SET TASK
Present every line in which the string "made" appears.

·····

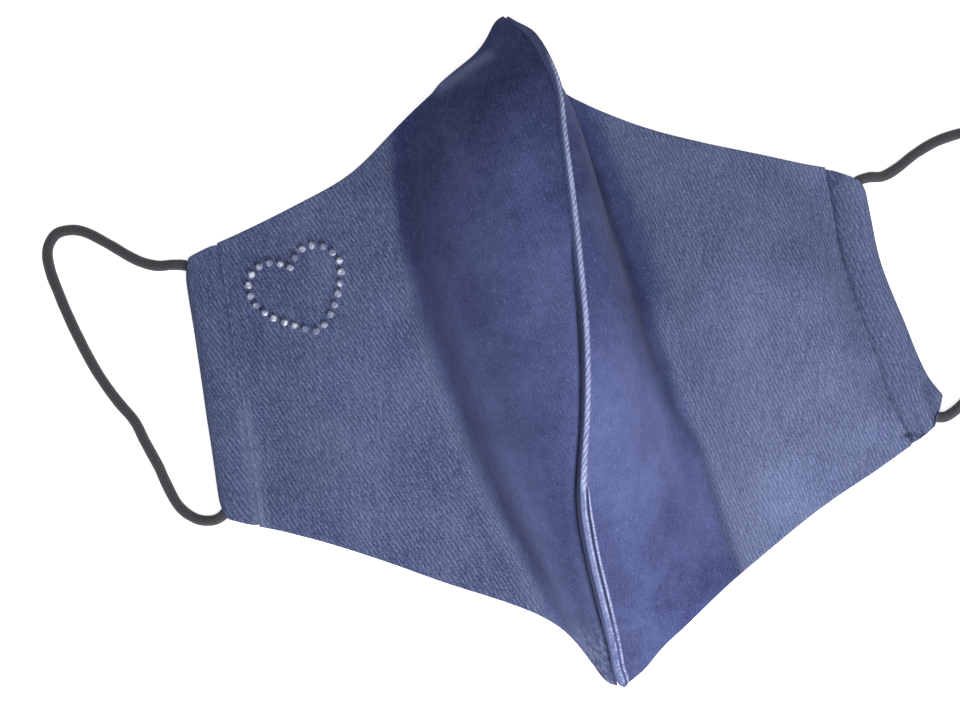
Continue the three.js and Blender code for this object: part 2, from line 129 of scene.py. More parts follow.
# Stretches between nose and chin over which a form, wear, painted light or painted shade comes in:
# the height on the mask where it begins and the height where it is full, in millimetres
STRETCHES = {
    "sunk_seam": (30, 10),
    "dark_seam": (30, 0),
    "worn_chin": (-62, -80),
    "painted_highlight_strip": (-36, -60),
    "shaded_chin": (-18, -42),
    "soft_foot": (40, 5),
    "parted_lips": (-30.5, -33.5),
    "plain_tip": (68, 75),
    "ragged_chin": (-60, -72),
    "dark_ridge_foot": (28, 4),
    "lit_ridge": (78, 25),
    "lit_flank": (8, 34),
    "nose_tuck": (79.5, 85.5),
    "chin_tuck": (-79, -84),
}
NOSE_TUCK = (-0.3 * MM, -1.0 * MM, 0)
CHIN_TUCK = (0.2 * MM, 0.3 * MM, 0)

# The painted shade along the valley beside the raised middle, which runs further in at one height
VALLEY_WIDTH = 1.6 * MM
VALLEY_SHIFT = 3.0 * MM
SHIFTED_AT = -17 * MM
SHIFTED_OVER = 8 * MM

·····

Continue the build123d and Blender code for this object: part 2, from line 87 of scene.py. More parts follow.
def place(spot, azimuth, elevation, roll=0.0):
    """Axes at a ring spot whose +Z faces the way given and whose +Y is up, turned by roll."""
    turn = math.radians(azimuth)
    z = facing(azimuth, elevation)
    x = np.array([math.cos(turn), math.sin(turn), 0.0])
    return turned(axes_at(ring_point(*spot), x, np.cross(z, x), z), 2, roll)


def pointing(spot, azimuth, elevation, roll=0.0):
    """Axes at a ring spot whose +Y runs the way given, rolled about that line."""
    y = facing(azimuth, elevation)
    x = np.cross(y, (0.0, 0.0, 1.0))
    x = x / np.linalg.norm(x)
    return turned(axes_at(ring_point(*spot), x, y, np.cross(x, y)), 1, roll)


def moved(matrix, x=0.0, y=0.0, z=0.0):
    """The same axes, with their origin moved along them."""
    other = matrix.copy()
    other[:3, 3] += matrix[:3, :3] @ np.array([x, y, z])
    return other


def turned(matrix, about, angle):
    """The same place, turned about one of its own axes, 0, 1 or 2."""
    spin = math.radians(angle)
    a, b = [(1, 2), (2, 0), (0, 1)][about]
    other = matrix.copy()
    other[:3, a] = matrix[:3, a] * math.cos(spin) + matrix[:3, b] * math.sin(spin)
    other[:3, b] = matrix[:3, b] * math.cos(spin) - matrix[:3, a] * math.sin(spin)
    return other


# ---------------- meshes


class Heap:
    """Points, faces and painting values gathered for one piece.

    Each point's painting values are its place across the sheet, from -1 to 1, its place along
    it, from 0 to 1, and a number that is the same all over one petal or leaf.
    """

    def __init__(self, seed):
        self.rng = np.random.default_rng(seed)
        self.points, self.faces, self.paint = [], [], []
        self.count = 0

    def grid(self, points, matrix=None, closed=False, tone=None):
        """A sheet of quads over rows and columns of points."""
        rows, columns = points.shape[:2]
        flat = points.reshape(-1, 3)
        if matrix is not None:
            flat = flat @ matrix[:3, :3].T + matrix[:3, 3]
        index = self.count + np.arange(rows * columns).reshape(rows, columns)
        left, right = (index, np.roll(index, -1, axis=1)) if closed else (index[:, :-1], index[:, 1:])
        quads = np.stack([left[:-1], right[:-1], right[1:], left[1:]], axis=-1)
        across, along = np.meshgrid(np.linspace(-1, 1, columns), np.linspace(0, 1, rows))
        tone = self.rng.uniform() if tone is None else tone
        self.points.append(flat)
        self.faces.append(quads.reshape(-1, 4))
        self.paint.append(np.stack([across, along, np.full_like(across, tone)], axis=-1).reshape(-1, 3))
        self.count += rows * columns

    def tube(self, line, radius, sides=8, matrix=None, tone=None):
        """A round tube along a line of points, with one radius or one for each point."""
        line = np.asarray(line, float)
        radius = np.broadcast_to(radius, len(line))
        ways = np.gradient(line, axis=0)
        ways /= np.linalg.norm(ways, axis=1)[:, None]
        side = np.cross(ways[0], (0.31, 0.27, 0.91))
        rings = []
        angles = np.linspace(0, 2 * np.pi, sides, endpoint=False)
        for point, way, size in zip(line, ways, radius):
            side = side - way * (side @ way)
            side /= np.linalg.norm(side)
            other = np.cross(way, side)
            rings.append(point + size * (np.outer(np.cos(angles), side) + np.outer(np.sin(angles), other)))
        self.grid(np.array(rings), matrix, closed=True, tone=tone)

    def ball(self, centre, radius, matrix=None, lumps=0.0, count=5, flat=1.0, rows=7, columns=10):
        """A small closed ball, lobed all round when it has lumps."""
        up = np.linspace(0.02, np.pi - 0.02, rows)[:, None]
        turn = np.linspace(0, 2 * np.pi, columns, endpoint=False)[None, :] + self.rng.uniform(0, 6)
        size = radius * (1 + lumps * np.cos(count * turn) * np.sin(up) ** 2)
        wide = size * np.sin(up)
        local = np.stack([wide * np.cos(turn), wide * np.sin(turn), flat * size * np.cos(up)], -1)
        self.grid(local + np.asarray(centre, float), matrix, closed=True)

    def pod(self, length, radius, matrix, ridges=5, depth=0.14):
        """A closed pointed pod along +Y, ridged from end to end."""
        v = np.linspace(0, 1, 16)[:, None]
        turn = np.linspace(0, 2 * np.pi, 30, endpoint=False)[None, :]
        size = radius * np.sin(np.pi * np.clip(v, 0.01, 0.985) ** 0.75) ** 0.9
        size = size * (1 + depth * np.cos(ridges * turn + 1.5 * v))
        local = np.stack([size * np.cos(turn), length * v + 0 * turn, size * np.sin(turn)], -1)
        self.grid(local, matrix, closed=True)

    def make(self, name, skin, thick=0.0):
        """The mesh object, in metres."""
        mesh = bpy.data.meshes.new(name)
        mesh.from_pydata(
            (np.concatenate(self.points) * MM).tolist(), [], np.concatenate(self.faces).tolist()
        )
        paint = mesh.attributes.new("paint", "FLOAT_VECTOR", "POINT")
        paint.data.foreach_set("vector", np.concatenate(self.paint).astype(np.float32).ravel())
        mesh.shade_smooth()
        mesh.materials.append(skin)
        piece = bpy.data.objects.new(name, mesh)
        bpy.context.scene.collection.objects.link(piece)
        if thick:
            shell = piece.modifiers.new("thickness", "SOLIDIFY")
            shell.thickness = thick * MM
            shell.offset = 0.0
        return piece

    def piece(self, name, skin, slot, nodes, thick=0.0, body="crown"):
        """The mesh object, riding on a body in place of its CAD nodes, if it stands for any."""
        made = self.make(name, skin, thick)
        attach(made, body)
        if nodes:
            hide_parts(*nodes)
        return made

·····

ANSWER TO THIS EXERCISE
        made = self.make(name, skin, thick)
        attach(made, body)
        return made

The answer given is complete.